Конверсия и поиск гражданских научных направлений
В это время была выдвинута идея конверсии оборонных отраслей промышленности. Но попытка конверсии была сделана еще в бытность СССР. Она сводилась к тому, что Госплан создал программу разработки и производства новых товаров и оборудования для легкой и пищевой промышленности на предприятиях «оборонки». Но программа не сработала, так как была составлена без системного подхода. Вот один очень характерный пример. ОКБ им. А. И. Микояна получил задание создать машину-автомат по вырезке сердцевины груш перед их консервированием. Был закуплен образец, кажется, в Италии. Автомат был создан, но оказалось, что для его испытания из-за громадной производительности не нашлось нужного количества груш. Испытания проводились на картошке. Конечно, такой автомат не нашел сбыта, и подобных примеров было множество.

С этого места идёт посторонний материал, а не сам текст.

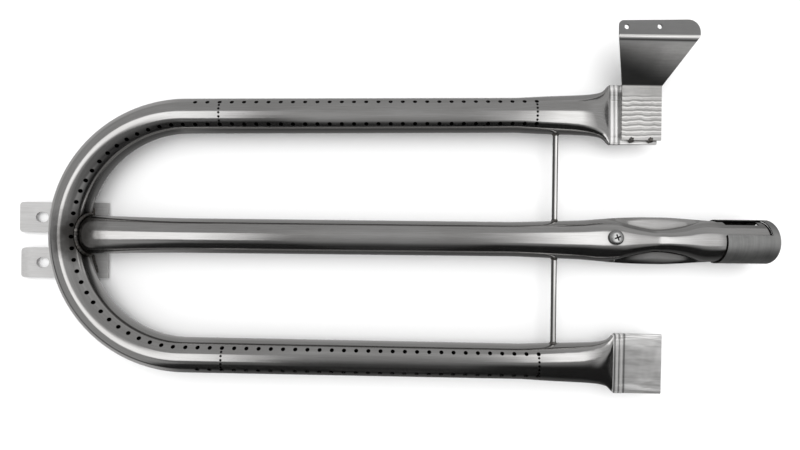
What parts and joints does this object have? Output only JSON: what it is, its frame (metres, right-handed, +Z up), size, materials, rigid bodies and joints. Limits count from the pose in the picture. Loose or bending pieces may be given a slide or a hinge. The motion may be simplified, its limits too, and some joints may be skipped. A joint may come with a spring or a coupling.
{
  "type": "gas grill tube burner",
  "caption": "U-shaped stainless tube burner with drilled flame ports, flattened arm ends, a central venturi feed tube, a turning air shutter, mounting straps and an igniter bracket.",
  "frame": {"origin": "middle of the underside of the whole burner's box, level with the bottom of the air shutter", "axes": "+X from the closed end of the U to the gas inlet, +Y to the arm with the igniter bracket, +Z up, away from the mounting straps"},
  "size_m": [0.5634, 0.2687, 0.0402],
  "materials": {
    "tube": "bright drawn stainless tube, lengthwise polish, roughness about 0.24",
    "sheet": "ground stainless sheet with fine parallel grinding lines, roughness about 0.36",
    "shutter": "dull grey steel, roughness about 0.5",
    "rod": "drawn stainless rod, roughness about 0.32",
    "screw": "plain steel screw, roughness about 0.3",
    "weld": "dark oxidised weld bead, roughness about 0.5"
  },
  "bodies": {
    "burner": {"burner_tube": "tube", "feed_tube": "tube", "inlet_end": "tube", "junction_weld": "weld", "venturi_screw": "screw", "cross_rod_rear": "rod", "cross_rod_front": "rod", "rod_weld_rear_inner": "weld", "rod_weld_rear_outer": "weld", "rod_weld_front_inner": "weld", "rod_weld_front_outer": "weld", "mounting_strap_rear": "sheet", "mounting_strap_front": "sheet", "strap_weld_rear_outer": "weld", "strap_weld_rear_inner": "weld", "strap_weld_front_outer": "weld", "strap_weld_front_inner": "weld", "igniter_bracket": "sheet", "bracket_tack_left": "weld", "bracket_tack_right": "weld"},
    "air_shutter": {"air_shutter": "shutter"}
  },
  "joints": [
    {"name": "shutter_turn", "type": "hinge", "parent": "burner", "child": "air_shutter", "pos_m": [0.2629, -0.02021, 0.01625], "axis": [-1, 0, 0], "range_deg": [-24.5, 35.5]}
  ]
}
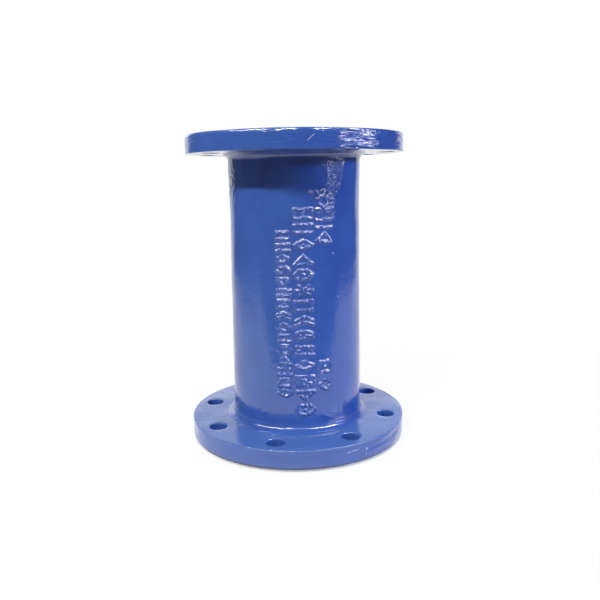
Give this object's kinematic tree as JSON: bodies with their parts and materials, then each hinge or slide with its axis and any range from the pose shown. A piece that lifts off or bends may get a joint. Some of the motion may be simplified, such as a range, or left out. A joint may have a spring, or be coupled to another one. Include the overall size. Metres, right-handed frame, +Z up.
{
  "type": "flanged pipe spool",
  "caption": "Straight cast-iron pipe piece with a drilled, raised-face flange at each end, coated in glossy blue epoxy.",
  "frame": {"origin": "centre of the lower mating face, on the bore axis", "axes": "+Z up along the bore axis; the bolt holes of both flanges straddle the X and Y axes"},
  "size_m": [0.285, 0.285, 0.4],
  "materials": {
    "epoxy_coated_iron": "rough casting under a thick, glossy blue epoxy coat with orange peel"
  },
  "bodies": {
    "root": {"spool_casting": "epoxy_coated_iron"}
  },
  "joints": []
}
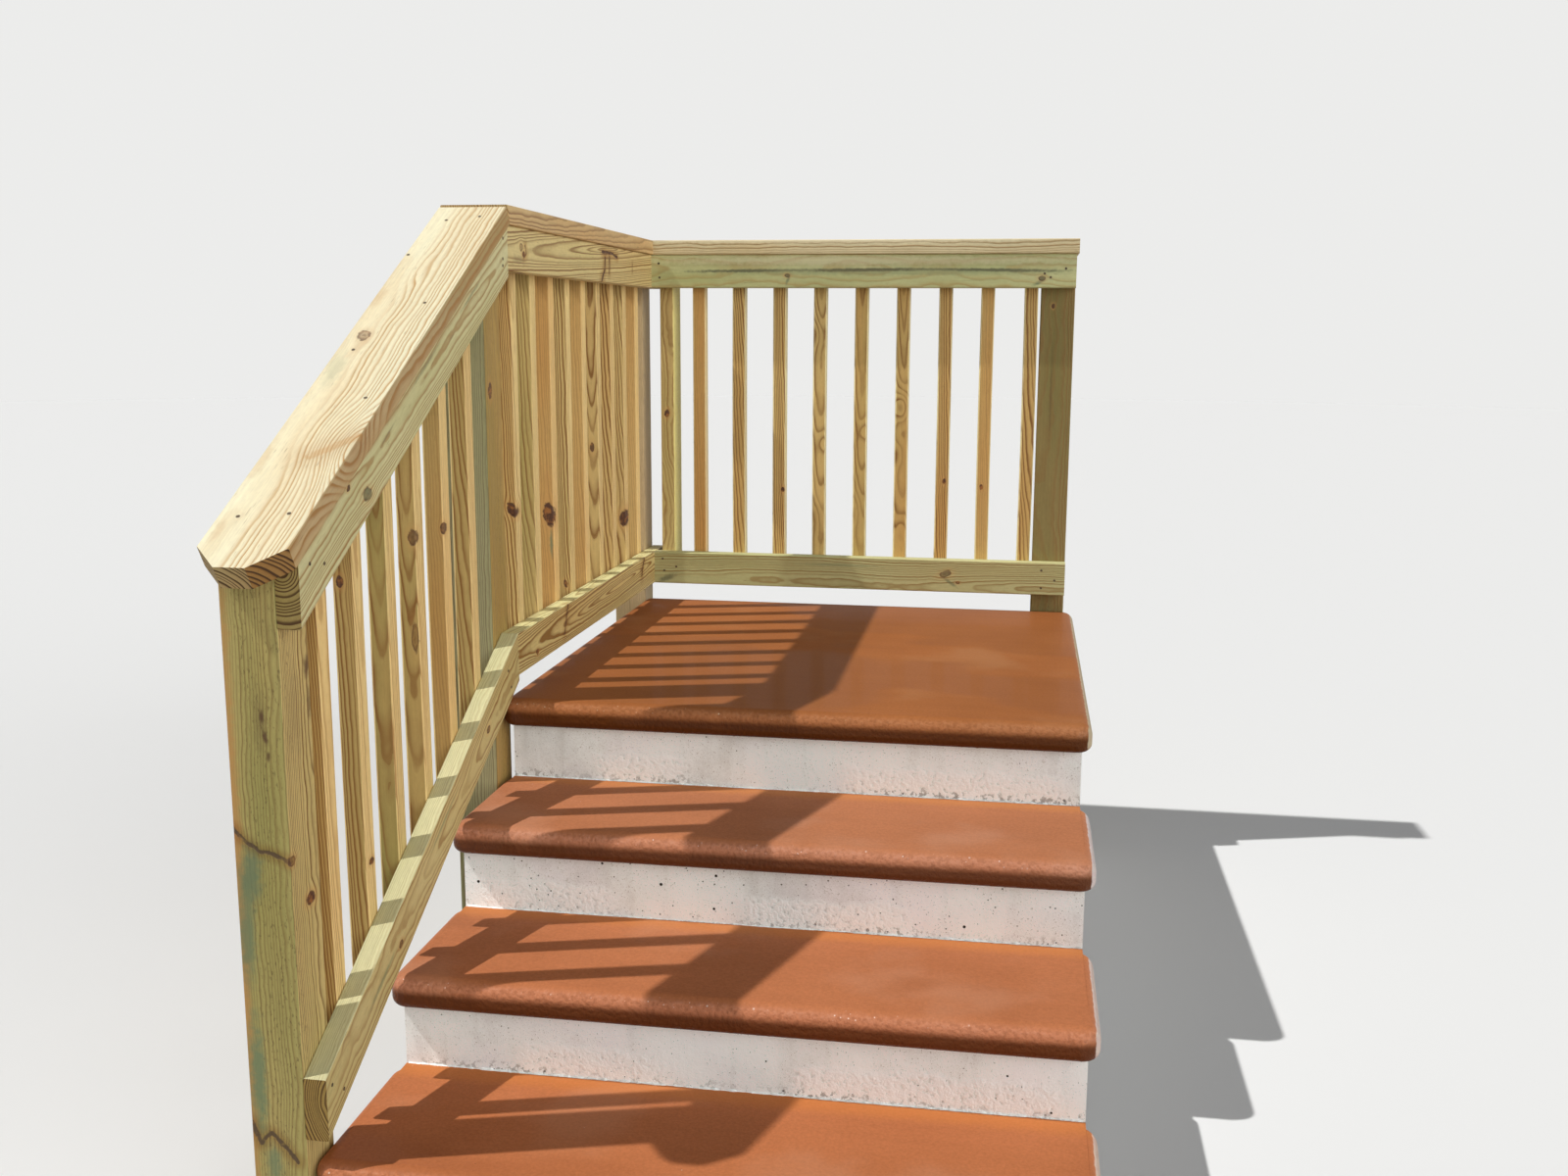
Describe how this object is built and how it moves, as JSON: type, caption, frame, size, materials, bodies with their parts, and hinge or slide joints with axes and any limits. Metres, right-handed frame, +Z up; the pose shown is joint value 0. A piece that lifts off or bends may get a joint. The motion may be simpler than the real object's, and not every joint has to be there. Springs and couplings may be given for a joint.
{
  "type": "concrete entry steps with a wooden railing",
  "caption": "Painted concrete steps rising to a square landing, with a timber post, rail and baluster guard along one side and across the back.",
  "frame": {"origin": "on the ground, below the middle of the whole part", "axes": "+Z up, +Y the way the flight climbs, +X across the flight from the railing towards the open side"},
  "size_m": [1.3086, 2.2796, 1.6885],
  "materials": {
    "tread_paint": "wet terracotta masonry paint, glossy",
    "riser_paint": "weathered white masonry paint, matt, with small open pores",
    "bare_concrete": "bare cast concrete, matt",
    "post_pine": "new pressure-treated pine, planed, greenish",
    "rail_pine": "new pressure-treated pine, planed",
    "cap_pine": "new pressure-treated pine, planed, pale",
    "baluster_pine": "new pressure-treated pine, planed"
  },
  "bodies": {
    "root": {"landing": "tread_paint", "tread_1": "tread_paint", "tread_2": "tread_paint", "tread_3": "tread_paint", "riser_1": "riser_paint", "riser_2": "riser_paint", "riser_3": "riser_paint", "riser_4": "riser_paint", "left_wall": "bare_concrete", "right_wall": "bare_concrete", "back_wall": "bare_concrete", "newel_post": "post_pine", "stair_head_post": "post_pine", "corner_post": "post_pine", "house_side_post": "post_pine", "corner_stud": "post_pine", "stair_top_rail": "rail_pine", "stair_bottom_rail": "rail_pine", "side_top_rail": "rail_pine", "side_bottom_rail": "rail_pine", "back_top_rail": "rail_pine", "back_bottom_rail": "rail_pine", "stair_cap": "cap_pine", "side_cap": "cap_pine", "back_cap": "cap_pine", "stair_balusters": "baluster_pine", "side_balusters": "baluster_pine", "back_balusters": "baluster_pine"}
  },
  "joints": []
}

Но теперь надо было проводить конверсию совершенно в других условиях. Никто не диктовал и не планировал ее направления. Каждое предприятие должно было само определиться с тем или иным продуктом и выйти с ним на рынок. Но и в этом случае большого эффекта не получили.

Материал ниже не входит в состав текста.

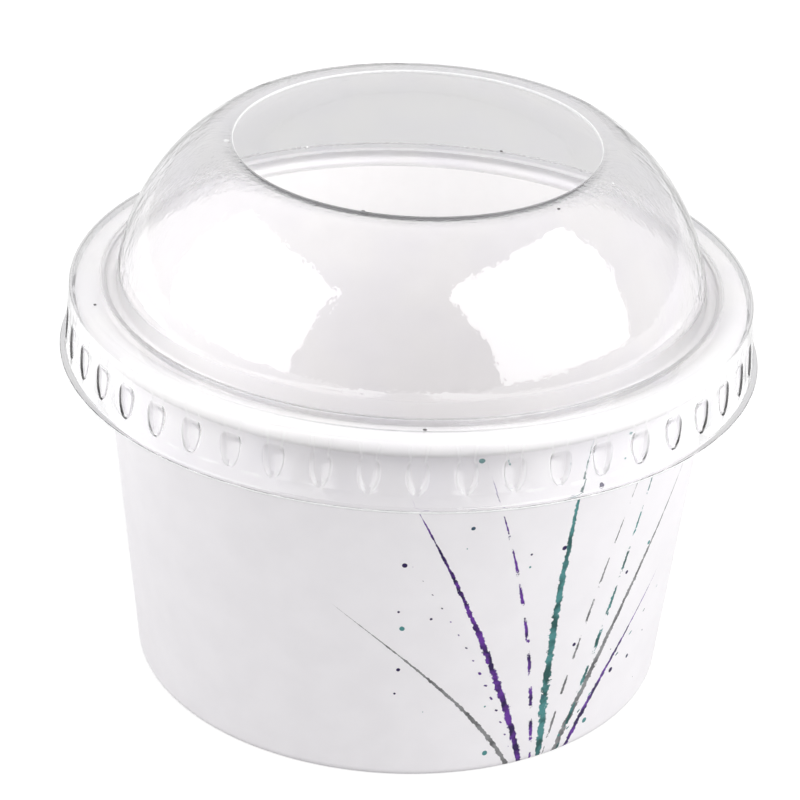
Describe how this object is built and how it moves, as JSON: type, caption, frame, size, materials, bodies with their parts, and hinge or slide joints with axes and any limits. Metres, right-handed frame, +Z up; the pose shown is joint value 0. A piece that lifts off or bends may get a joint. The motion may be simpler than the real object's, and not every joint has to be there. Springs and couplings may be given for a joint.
{
  "type": "paper dessert cup with dome lid",
  "caption": "Squat paperboard cup with rolled rim for ice cream or dessert, closed by a clear plastic dome lid with a round serving hole.",
  "frame": {"origin": "centre of the foot ring, on the surface the cup stands on", "axes": "+Z up along the axis of the cup and lid, +X to the right and -Y towards the viewer of the picture; the side seam is on the right, just behind"},
  "size_m": [0.0986, 0.0986, 0.079],
  "materials": {
    "printed_board": "white coated paperboard, satin, with sparse print in violet, teal and grey on the outside",
    "plain_board": "white coated paperboard, satin, unprinted",
    "clear_lid": null
  },
  "bodies": {
    "cup": {"cup_wall": "printed_board", "cup_base": "plain_board"},
    "lid": {"dome_lid": "clear_lid"}
  },
  "joints": [
    {"name": "lid_lift", "type": "slide", "parent": "cup", "child": "lid", "axis": [0, 0, 1], "range_m": [0, 0.06]}
  ]
}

Оборонные предприятия владели достаточно высокими технологиями, и их руководители довольно самонадеянно считали, что применив эти технологии к гражданскому продукту, они достигнут успеха. Но в большинстве случаев потерпели фиаско. Дело в том, что наши магазины уже заполнили товары иностранного производства. Поэтому создание гражданской продукции означало жесткую конкуренцию с иностранными фирмами. Но если последние уже давно специализировались на такой продукции и отработали специальные технологии для ее выпуска, а не приспосабливали оборонные технологии, то наши оборонные предприятия не могли инвестировать нужные средства для развертывания достаточно массового производства гражданской продукции. Приспособление оборонных технологий и производств, ориентированных на выпуск военной продукции, под гражданскую значительно повышало ее себестоимость. В этом была главная ошибка. Надо было идти не от оборонных технологий, а тщательно изучать рынок, находить в нем нишу для своего продукта и разрабатывать под него новую технологию. Но для этого требовались средства.